Tuesday, January 19, 2010

Spend some time at this Library

“The Ladies Lending Library” was a pleasant surprise.
Janice Kulyk Keefer’s tale of women summering at a lake is so much more than the light beach read one might think.
The women of this cottage community, Sasha, Sonia, Nadia and Zirka, gather to discuss the paperback novels they furtively pass around while their husbands are at work.
But these women are as complex as those in real life.
Their world is Kalyna Beach, Canada, circa 1963, the summer of “Cleopatra,” and the movie is almost a character in the novel. These women are a product of their times – and none too happy about it.
They chafe against what society (and their husbands!
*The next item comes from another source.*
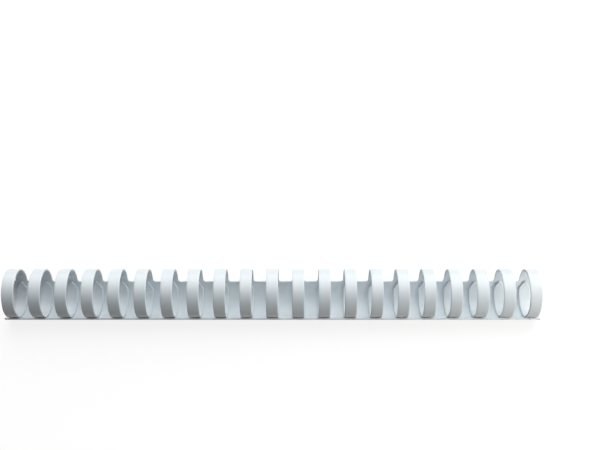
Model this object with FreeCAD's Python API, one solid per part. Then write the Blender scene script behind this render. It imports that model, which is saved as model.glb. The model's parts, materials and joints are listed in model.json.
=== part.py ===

Yikes! ) tells them is accepted.
They are jealous of Nadia, not just for her wealth, but because she is not a slave to the duties that bind them.
As Zirka tells Sasha, “What matters is that you have to pay for everything you want, and that it’s better not to find yourself paying a whole lifetime for something you decided wasn’t even worth five minutes of your time.”
Their disappointments weight heavily on them and their families.
As one character says, “In spite of everything I knew, … I really believed that once you grew up, you could do whatever you wanted. That only people who were too dull or stupid or frightened to want anything better would end up working at a factory or office or in a hellhole of a kitchen all summer long.”
Keefer’s turns of phrase left me nodding my head in agreement as each of the women bumped up against her limitations, whether self- or societal-imposed.
What leaped off the page at me, however, was Sasha’s description of books:
“… what makes you fall for a book, fall as hard and fast as you could fall in love. Or about how, when you finish certain books, you feel as though you’ve been locked out of the house in which you grew up. And how you walk around as if you’re blind or lame and can’t get your bearing until you’ve found another book that will take you away to someplace you’ve never dreamed you wanted or needed to go.”
I couldn’t agree more!

This is Keefer’s fifth novel and I’ll definitely be looking for her previous four.

-Tricia Ambrose

P.S. My six-word memoir: Played the cards I was dealt.